Abdullah Kayapınar

Personal information
- Born: 10 February 1992 (age 34) Sivas, Turkey
- Height: 1.25 m (4 ft 1 in)
- Weight: 49 kg (108 lb)

Sport
- Sport: Powerlifting
- Coached by: Semih Ceylan

Medal record
Men's Para powerlifting
Representing Turkey
Paralympic Games
| Silver medal – second place | 2024 Paris | 49 kg |
World Championships
| Bronze medal – third place | 2023 Dubai | 49 kg |

= Abdullah Kayapınar =

Turkish powerlifter (born 1992)

Abdullah Kayapınar (born 10 February 1992) is a Turkish Paralympian para powerlifter who competes in the -49 kg division. He won the silver medal in the men's 49 kg event at the 2024 Summer Paralympics held in Paris, France.

== Sport career ==
Kayapınar met coach Semih Ceylan in 2014 while he was working as a waiter in a restaurant in his hometown Sivas. He started performing para powerlifting with the encouragement of Ceylan.

He competed at the 2019 World Para Powerlifting Championships in Nur Sultan, Kazakhstan, lifting 149 kg, which brought him the seventh place.

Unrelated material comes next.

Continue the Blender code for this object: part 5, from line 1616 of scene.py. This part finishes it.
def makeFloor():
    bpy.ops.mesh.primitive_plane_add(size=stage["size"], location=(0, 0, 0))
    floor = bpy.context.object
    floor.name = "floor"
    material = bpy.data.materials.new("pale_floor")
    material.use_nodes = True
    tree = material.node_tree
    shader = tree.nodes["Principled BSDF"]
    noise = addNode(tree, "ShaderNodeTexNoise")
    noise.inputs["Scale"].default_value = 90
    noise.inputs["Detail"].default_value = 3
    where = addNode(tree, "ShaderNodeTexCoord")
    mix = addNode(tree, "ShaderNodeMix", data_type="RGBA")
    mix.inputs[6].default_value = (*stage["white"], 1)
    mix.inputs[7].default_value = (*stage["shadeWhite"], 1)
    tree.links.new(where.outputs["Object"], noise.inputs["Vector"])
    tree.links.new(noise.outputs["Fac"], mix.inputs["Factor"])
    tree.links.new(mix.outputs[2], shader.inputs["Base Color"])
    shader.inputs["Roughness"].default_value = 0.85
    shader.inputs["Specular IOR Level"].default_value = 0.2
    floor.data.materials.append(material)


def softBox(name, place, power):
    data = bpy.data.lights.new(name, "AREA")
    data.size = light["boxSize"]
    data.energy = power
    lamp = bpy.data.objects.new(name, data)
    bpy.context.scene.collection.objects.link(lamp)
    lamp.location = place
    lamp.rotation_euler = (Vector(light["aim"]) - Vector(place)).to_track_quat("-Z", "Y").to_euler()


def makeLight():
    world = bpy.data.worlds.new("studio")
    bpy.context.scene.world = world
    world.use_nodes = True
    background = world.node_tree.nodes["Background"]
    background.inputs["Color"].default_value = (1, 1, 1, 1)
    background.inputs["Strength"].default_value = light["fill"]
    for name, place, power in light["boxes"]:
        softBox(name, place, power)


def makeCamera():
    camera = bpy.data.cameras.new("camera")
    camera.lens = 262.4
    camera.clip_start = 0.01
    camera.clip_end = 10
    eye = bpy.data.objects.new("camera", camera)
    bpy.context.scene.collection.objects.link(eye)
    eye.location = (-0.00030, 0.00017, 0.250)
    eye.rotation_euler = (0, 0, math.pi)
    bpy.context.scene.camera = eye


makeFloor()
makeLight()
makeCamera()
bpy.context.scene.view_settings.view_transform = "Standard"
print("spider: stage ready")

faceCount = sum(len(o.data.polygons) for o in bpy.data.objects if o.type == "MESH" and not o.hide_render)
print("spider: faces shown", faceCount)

He lifted 150 kg at the 2020 Tokyo Paralympic Games, and ranked fifth.

He took the bronze medal with his lift of 173 kg at the 2023 World Para Powerlifting Championships in Dubai, United Arab Emirates.

He competed at the 2024 Para Powerlifting World Cup in Sharm El Sheikh, Egypt, where he lifted 161 kg.

His participations in Kazakhstan and Eğypt enabled him a spot at the 2024 Summer Paralympics in Paris, France. At the 2024 Paris Paralympic Games, he lifted 180 kg, and won the silver medal.

== Personal life ==
Abdullah Kayapınar was born in Sivas, Turkey on 10 February 1992. He has congenital short stature disorder, being tall at 49 kg.